[Recorded data]
## START

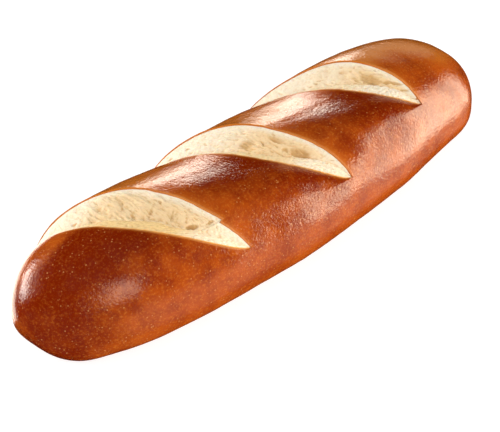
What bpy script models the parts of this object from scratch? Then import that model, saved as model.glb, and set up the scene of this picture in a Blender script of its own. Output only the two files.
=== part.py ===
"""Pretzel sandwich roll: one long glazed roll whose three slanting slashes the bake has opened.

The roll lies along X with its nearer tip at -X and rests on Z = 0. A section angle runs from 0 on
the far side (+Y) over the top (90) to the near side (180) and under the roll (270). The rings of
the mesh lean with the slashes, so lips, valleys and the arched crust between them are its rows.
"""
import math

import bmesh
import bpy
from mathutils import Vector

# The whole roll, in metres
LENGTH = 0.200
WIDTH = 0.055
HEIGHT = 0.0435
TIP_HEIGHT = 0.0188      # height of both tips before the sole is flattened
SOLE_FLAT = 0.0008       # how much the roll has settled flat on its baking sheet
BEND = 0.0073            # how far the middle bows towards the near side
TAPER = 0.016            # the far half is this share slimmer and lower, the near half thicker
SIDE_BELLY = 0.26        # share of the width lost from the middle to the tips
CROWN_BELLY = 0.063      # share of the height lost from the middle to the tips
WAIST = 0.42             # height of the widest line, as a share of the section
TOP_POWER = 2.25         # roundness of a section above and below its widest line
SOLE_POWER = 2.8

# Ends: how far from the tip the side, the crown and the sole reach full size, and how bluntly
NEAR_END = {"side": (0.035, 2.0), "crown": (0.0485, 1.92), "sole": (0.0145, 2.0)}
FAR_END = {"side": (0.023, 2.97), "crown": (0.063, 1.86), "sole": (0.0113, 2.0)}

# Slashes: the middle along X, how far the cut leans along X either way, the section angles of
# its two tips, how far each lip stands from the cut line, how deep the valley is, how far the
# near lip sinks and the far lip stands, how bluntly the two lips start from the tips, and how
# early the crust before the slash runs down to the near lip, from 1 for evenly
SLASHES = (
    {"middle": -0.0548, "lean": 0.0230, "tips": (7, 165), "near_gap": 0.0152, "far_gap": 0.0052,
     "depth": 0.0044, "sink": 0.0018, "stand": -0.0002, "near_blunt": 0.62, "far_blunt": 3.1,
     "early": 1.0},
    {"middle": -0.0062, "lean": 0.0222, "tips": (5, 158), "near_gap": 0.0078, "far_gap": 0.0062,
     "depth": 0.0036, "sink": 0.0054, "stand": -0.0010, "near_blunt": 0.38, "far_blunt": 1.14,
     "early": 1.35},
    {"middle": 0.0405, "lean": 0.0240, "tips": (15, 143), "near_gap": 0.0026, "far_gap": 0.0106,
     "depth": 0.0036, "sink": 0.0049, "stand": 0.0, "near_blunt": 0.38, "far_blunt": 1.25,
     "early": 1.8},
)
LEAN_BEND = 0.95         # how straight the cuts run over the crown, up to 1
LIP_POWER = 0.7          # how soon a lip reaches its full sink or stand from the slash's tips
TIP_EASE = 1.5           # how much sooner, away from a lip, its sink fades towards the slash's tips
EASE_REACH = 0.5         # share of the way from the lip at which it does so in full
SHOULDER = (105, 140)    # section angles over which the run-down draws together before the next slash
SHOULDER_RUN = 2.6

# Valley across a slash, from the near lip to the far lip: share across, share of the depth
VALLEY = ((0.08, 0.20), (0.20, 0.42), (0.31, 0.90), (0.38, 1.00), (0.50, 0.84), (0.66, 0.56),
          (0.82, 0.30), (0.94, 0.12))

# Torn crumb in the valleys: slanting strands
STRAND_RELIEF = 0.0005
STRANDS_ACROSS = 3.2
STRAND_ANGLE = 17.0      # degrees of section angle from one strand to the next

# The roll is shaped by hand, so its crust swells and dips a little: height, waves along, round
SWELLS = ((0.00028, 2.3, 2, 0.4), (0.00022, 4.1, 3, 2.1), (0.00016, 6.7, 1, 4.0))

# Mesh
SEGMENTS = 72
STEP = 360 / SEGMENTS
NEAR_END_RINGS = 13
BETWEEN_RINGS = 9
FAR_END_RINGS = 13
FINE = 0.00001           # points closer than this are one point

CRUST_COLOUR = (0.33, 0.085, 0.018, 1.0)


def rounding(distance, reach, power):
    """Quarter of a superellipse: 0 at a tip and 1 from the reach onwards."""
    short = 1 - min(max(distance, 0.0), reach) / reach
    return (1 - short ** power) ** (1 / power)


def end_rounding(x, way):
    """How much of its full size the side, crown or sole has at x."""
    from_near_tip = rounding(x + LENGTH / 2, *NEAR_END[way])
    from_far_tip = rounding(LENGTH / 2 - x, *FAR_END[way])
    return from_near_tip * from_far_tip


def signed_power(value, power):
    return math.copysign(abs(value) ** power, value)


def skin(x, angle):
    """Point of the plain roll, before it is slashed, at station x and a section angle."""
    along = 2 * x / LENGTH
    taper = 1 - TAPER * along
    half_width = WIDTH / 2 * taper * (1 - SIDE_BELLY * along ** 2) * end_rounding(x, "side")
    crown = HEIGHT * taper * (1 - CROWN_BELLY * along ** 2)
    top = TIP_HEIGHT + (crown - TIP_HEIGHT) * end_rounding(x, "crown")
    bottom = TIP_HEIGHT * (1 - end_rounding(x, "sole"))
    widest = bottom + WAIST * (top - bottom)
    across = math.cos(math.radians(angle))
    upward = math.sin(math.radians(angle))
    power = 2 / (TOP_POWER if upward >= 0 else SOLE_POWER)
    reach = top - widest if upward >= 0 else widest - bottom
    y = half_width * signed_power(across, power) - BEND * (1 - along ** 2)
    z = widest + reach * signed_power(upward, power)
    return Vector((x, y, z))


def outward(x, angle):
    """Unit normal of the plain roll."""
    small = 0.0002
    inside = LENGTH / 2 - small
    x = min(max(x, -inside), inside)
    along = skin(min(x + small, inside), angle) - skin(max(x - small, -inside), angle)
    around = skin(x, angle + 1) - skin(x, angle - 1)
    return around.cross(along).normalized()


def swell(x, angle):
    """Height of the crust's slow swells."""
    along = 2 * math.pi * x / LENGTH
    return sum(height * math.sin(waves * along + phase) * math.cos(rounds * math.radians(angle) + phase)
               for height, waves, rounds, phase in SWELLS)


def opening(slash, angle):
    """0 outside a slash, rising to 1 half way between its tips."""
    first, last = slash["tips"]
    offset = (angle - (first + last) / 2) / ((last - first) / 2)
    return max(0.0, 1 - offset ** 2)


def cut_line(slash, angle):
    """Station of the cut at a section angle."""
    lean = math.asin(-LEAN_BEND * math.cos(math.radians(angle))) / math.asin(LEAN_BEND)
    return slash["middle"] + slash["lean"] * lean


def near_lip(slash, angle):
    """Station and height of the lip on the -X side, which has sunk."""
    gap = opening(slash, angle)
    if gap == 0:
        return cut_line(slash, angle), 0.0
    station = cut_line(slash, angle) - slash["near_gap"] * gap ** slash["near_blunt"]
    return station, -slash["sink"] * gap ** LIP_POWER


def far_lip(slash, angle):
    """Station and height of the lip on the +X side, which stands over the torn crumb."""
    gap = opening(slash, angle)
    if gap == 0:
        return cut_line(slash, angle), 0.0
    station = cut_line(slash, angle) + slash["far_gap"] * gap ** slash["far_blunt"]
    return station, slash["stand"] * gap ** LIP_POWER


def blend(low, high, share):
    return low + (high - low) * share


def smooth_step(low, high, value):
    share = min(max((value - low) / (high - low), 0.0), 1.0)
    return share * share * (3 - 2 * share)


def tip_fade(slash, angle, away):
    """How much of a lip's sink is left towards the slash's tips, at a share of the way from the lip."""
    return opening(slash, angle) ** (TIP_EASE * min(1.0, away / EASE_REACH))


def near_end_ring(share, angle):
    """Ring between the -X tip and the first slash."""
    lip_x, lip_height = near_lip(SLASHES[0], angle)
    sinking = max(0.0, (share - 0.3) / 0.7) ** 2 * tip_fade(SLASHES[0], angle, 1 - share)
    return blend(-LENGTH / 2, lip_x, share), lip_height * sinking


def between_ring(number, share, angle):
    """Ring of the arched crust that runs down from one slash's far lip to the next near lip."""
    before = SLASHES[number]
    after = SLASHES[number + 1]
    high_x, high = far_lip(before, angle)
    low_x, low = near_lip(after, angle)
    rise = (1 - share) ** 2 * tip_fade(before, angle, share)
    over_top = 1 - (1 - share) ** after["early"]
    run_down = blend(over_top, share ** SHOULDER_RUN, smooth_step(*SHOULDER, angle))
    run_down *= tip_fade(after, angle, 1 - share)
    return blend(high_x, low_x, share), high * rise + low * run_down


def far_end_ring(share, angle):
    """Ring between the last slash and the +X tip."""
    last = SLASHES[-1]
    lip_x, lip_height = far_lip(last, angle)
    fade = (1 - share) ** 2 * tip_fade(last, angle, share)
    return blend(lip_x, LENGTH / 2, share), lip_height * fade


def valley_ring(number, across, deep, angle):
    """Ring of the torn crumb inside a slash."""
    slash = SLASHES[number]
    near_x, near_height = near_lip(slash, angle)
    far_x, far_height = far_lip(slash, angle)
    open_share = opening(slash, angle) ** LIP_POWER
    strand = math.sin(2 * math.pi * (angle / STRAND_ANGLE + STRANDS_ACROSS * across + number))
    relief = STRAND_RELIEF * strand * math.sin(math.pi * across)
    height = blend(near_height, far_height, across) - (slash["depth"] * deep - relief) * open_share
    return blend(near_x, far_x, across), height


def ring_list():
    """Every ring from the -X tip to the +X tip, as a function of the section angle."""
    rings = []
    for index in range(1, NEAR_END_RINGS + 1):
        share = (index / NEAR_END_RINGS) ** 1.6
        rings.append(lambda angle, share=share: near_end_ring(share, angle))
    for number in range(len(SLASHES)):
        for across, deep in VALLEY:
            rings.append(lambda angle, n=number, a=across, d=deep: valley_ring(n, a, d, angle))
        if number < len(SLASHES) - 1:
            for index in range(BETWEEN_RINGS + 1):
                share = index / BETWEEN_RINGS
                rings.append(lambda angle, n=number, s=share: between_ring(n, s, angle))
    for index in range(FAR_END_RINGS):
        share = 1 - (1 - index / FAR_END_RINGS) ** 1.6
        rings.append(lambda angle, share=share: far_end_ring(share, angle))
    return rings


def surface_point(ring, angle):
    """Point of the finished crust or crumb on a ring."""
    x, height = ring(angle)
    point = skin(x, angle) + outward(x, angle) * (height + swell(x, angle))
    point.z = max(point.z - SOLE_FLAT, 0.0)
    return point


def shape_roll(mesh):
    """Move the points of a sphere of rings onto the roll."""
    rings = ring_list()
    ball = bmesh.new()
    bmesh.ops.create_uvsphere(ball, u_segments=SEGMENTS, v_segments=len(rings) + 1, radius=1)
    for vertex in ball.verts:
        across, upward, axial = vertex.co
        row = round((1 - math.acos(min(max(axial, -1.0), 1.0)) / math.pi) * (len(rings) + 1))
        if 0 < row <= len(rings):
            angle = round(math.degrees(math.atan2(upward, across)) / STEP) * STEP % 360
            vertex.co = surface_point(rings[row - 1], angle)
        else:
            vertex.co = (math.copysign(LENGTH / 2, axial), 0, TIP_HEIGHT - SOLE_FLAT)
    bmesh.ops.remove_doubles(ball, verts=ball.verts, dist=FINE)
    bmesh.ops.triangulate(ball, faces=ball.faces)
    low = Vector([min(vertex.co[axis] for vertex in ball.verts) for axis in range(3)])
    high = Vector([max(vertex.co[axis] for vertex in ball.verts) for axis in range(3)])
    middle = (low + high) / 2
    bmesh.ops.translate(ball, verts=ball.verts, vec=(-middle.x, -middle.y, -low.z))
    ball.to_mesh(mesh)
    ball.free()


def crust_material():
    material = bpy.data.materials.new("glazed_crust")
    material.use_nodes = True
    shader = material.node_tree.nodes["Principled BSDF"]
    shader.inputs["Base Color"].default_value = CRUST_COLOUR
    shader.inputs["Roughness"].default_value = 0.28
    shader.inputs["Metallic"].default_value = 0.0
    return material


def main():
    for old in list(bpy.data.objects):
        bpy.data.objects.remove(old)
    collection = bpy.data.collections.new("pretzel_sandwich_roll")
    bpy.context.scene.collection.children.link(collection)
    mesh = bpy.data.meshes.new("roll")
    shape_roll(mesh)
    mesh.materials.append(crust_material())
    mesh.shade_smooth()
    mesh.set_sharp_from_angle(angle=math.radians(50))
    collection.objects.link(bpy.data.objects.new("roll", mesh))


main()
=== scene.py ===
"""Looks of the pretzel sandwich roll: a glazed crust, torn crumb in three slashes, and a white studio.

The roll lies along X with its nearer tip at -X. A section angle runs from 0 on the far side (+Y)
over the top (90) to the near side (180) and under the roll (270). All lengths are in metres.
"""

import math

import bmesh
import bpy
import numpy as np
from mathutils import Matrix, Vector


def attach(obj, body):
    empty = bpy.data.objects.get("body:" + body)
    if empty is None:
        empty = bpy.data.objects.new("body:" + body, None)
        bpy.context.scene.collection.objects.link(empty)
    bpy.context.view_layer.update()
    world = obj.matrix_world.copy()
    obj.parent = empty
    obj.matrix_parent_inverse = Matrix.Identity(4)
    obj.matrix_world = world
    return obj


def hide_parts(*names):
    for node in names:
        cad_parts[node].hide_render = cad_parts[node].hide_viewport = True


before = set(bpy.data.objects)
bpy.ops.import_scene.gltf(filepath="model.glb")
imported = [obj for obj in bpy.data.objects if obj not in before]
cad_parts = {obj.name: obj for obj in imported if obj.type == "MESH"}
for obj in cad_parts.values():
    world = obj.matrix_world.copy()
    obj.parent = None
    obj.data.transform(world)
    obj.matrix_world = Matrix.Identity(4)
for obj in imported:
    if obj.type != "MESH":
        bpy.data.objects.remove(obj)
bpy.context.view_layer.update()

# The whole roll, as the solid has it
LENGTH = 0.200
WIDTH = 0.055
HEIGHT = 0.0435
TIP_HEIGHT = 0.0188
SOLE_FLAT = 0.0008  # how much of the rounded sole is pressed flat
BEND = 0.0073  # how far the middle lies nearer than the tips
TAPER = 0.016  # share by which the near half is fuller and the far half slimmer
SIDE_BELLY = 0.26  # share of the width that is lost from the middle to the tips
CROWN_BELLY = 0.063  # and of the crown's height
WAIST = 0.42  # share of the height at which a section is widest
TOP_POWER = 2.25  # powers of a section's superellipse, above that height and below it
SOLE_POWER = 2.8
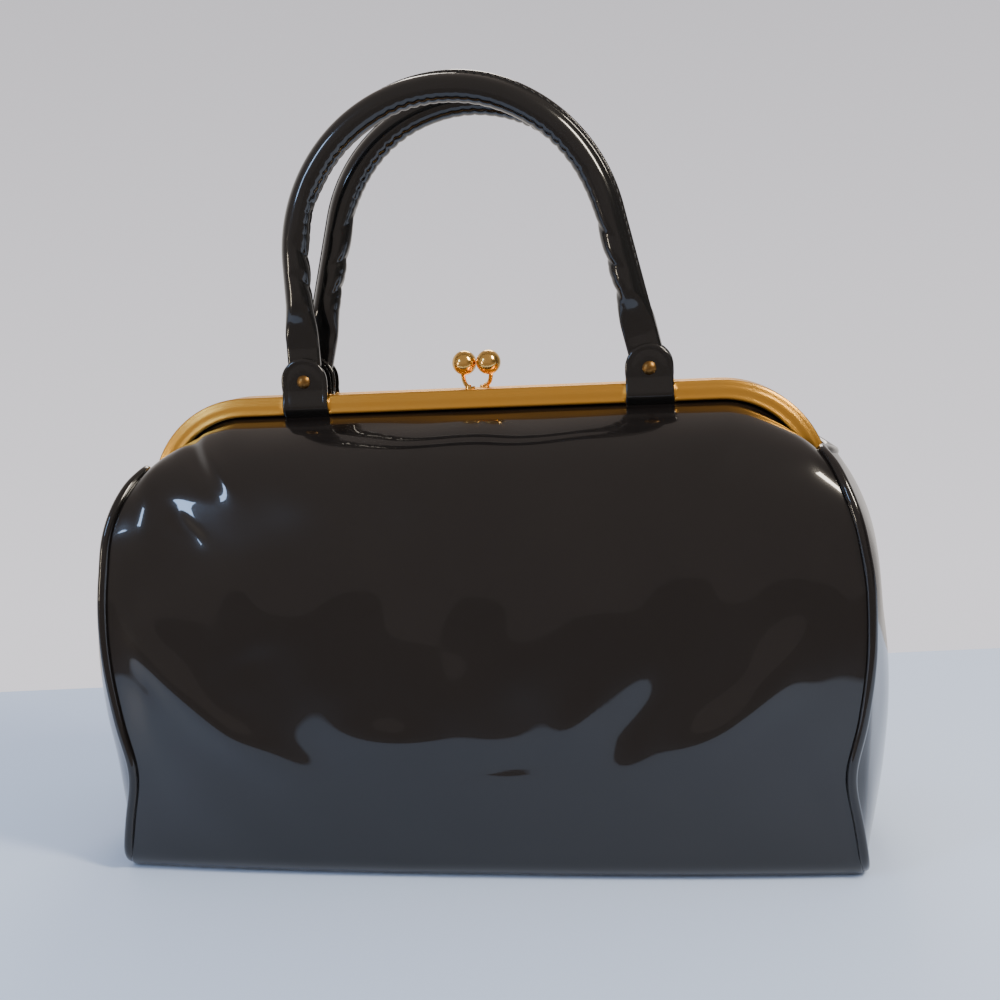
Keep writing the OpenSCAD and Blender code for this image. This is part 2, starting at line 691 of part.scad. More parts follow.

## END

Exactly the lines from the line that has "material.use_nodes = True" through the line that has "obj.matrix_parent_inverse = Matrix.Identity(4)" are to be repeated, both included, with nothing added.

    material.use_nodes = True
    shader = material.node_tree.nodes["Principled BSDF"]
    shader.inputs["Base Color"].default_value = CRUST_COLOUR
    shader.inputs["Roughness"].default_value = 0.28
    shader.inputs["Metallic"].default_value = 0.0
    return material


def main():
    for old in list(bpy.data.objects):
        bpy.data.objects.remove(old)
    collection = bpy.data.collections.new("pretzel_sandwich_roll")
    bpy.context.scene.collection.children.link(collection)
    mesh = bpy.data.meshes.new("roll")
    shape_roll(mesh)
    mesh.materials.append(crust_material())
    mesh.shade_smooth()
    mesh.set_sharp_from_angle(angle=math.radians(50))
    collection.objects.link(bpy.data.objects.new("roll", mesh))


main()
=== scene.py ===
"""Looks of the pretzel sandwich roll: a glazed crust, torn crumb in three slashes, and a white studio.

The roll lies along X with its nearer tip at -X. A section angle runs from 0 on the far side (+Y)
over the top (90) to the near side (180) and under the roll (270). All lengths are in metres.
"""

import math

import bmesh
import bpy
import numpy as np
from mathutils import Matrix, Vector


def attach(obj, body):
    empty = bpy.data.objects.get("body:" + body)
    if empty is None:
        empty = bpy.data.objects.new("body:" + body, None)
        bpy.context.scene.collection.objects.link(empty)
    bpy.context.view_layer.update()
    world = obj.matrix_world.copy()
    obj.parent = empty
    obj.matrix_parent_inverse = Matrix.Identity(4)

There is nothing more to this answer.